In these circumstances, the Commonwealth has not met its burden of producing an affidavit which provides a substantial basis for concluding that there was evidence of criminal activity in apartment #5. Commonwealth v. Stewart, 358 Mass. 747, 749 (1971). See Commonwealth v. Kaufman, 381 Mass. 301, 305 (1980) (“here we have an equivocal circumstance distant from any inference that the magistrate could validly make . . .”). Contrast Commonwealth v. Pacheco, 21 Mass. App. Ct. 565, 566-567 (1985).
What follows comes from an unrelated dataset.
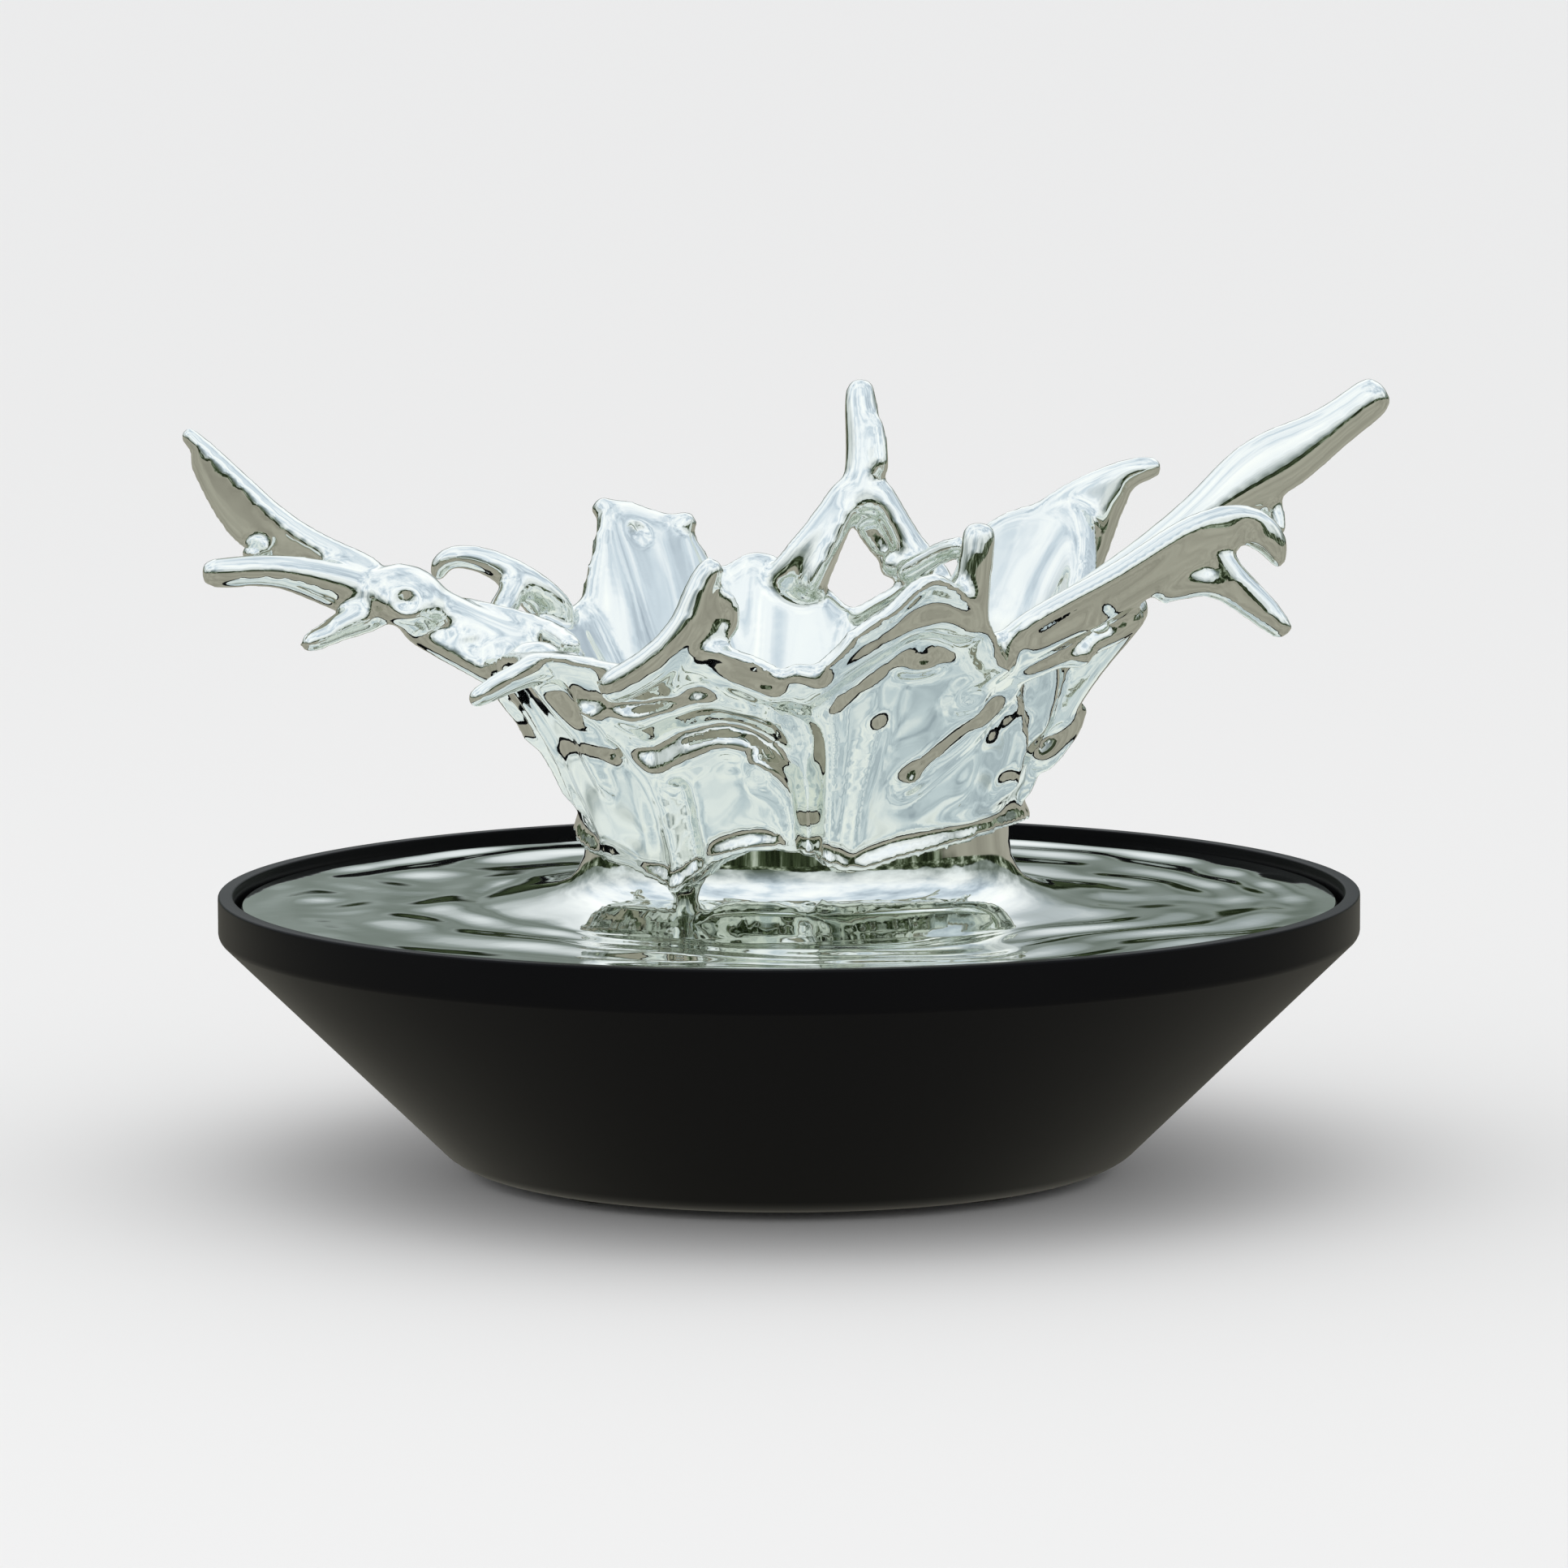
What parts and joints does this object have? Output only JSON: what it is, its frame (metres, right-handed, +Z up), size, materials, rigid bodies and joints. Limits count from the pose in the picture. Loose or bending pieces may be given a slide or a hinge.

Finally, the allegations in the affidavit concerning the three prior arrests of Monterosso for drug activity are no help to the Commonwealth because there was no reliable information in the affidavit which tied the defendant’s residence (apartment #5) to past illegal drug transactions. See Commonwealth v. Kaufman, 381 Mass. at 304 (“Notably absent is reliable specific information from any quarter placing illegal drugs or drug transactions there in the past . . .”); Commonwealth v. Olivares, 30 Mass. App. Ct. 596, 599-601 (1991). Further, the three prior arrests — almost two years before the execution of the warrant — are “too remote in time to give rise to an inference that drugs would be present when the warrant was issued.” Commonwealth v. Malone, 24 Mass. App. Ct. 70, 73 (1987) (fourteen-month hiatus).
For the foregoing reasons, the motion to suppress should have been allowed, and the three judgments (possession with intent to distribute marihuana, cocaine, and LSD) should be reversed, and the verdicts set aside.

 The affidavit recites that the police “followed a distinct odor trail of marihuana [smoke] to the door of apartment #5,” This is nothing more than an assertion that there was an odor of marihuana smoke outside apartment #5, leaving the source of that smoke to speculation.